Her longtime protector quickly took charge of her again. He forced her to drink, then eat a few bites of a protein bar while the soldiers dismantled the gear. After speaking privately with General Bogdanovich, Drei instructed her on their destination and settled her behind him on the snowmobile for the trek back to civilization.
But it wasn’t until their convoy had departed, as Mirie sat with her arms tight around Drei’s waist and cheek pressed to his back, wishing they could curl up and doze off together as they had earlier, that Mirie realized her right now might not be so simple after all. Not when the man she had looked past forever was no longer invisible.
* * *
“WELCOME BACK, Your Royal Highness.”
Mirie accepted the coffee cup from her private assistant. “Relieved to be back.”
That much was true.
She set the folder on the desk. The business she had missed since leaving for Alba Luncă could wait a little longer. She took a fortifying sip of the coffee and glanced at Drei. He stood inside the doorway, his usual post while inside her office. His black uniform helped a giant of a man blend into the woodwork no matter where they were.
He wasn’t blending this morning, which had everything to do with the fact that she knew what he looked like beneath the blazer, turtleneck and pants. Mirie took another hot swallow. The past twenty-four hours had taken a toll. Most especially on her senses.
“Why are you still hanging on to that newspaper?” she asked her assistant.
Helena Avadoni exhaled a sigh that said more than words ever could.

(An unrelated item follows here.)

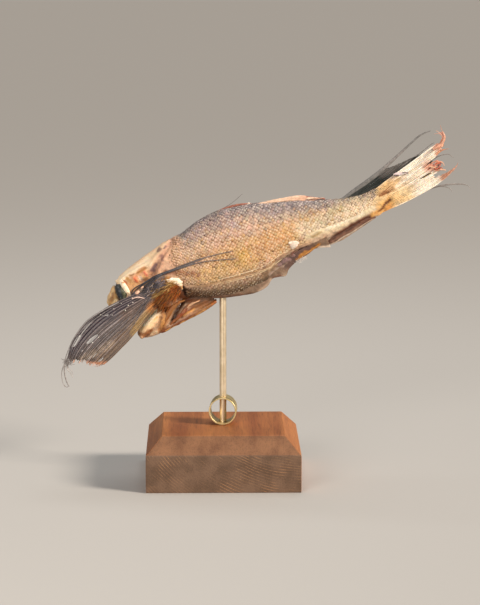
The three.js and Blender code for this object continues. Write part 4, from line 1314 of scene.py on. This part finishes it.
REAR = {
    "root": [(84, 201.5, 0.5), (92, 202, 1.4), (100, 203.5, 1.8)],
    "bend": [(103, 212, REAR_Y), (116, 215, REAR_Y), (122, 213, REAR_Y), (128, 208, REAR_Y)],
    "tips": [(117, 224, REAR_Y), (126, 227.6, REAR_Y), (138, 232.8, REAR_Y), (149, 236, REAR_Y),
             (150, 222, REAR_Y), (150, 211, REAR_Y)],
}
REAR_STROKES = [("#2b302e", 9, 0.9, [(96, 205), (112, 214)]), ("#66615d", 7, 0.8, [(116, 223), (130, 228)])]
# The rear fin's loose rays: path and radii.
REAR_WISPS = [
    ([(147, 228.2), (154, 232.6), (161, 234.2), (165, 231.6)], (0.45, 0.22)),
    ([(147, 209), (158, 211.8), (169, 212.6), (175, 211.8), (177.4, 209.6)], (0.6, 0.22)),
    ([(148, 209.6), (158, 212.2), (168, 213), (174, 212.6)], (0.4, 0.22)),
    ([(149, 210.6), (157, 211), (162, 210), (164.6, 207.2)], (0.45, 0.22)),
    ([(128, 226), (138, 232.6), (148, 240.6), (151, 242.4)], (0.3, 0.22)),
    ([(130, 227), (140, 234.4), (146, 239)], (0.3, 0.22)),
]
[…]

A petite powerhouse of energy and organizational skill, she oversaw every detail of life from names of visiting dignitaries during events to spare panty hose if Mirie happened to snag her nylons on a chair leg.
“Are you ready?” Helena asked.
Mirie held out her hand and, bracing herself, scanned the bold headline that read:
Luca of Whitefish.
The headline was an obvious play on her own media nickname. “And so it begins.”
The story summed up the claim of a man named Luca Vadim, who had arrived in Ninsele from a town in the northwestern United States, asserting he was the product of an affair between a Ninselan envoy and the late king.
The article claimed Luca Vadim had heard reports of Mirie’s assassination and worried that if the throne was suddenly vacant, Ninsele might be plunged into another civil war. He’d come forward as a public service.
“A public service,” Mirie said aloud. “Really?”
Silence was her only reply. Both Helena and Drei knew the drill. This wasn’t the first time an imposter had come out of nowhere to claim a blood tie to the throne.
Mirie herself had set the precedent to inspire these copycats. After years in hiding, she’d resurfaced with enough political support to oust the dictator. But she’d been backed by royal supporters, and her first item of business had been proving her identity through DNA testing.
Drei opened the office door, and both the general and Georghe entered. Mirie left her desk to greet them.
“You haven’t slept.” She recognized the signs.
“Like anyone sleeps around here.” Georghe kissed her cheek.
Forcing a smile, she felt the weight of her choices even though Georghe was too kind to point out the obvious.
The chancellor of the Crown Cabinet was one of the most caring people Mirie had ever known. His inconspicuous competency was the reason he had survived the dictatorship when most civilian staffers had been executed or exiled.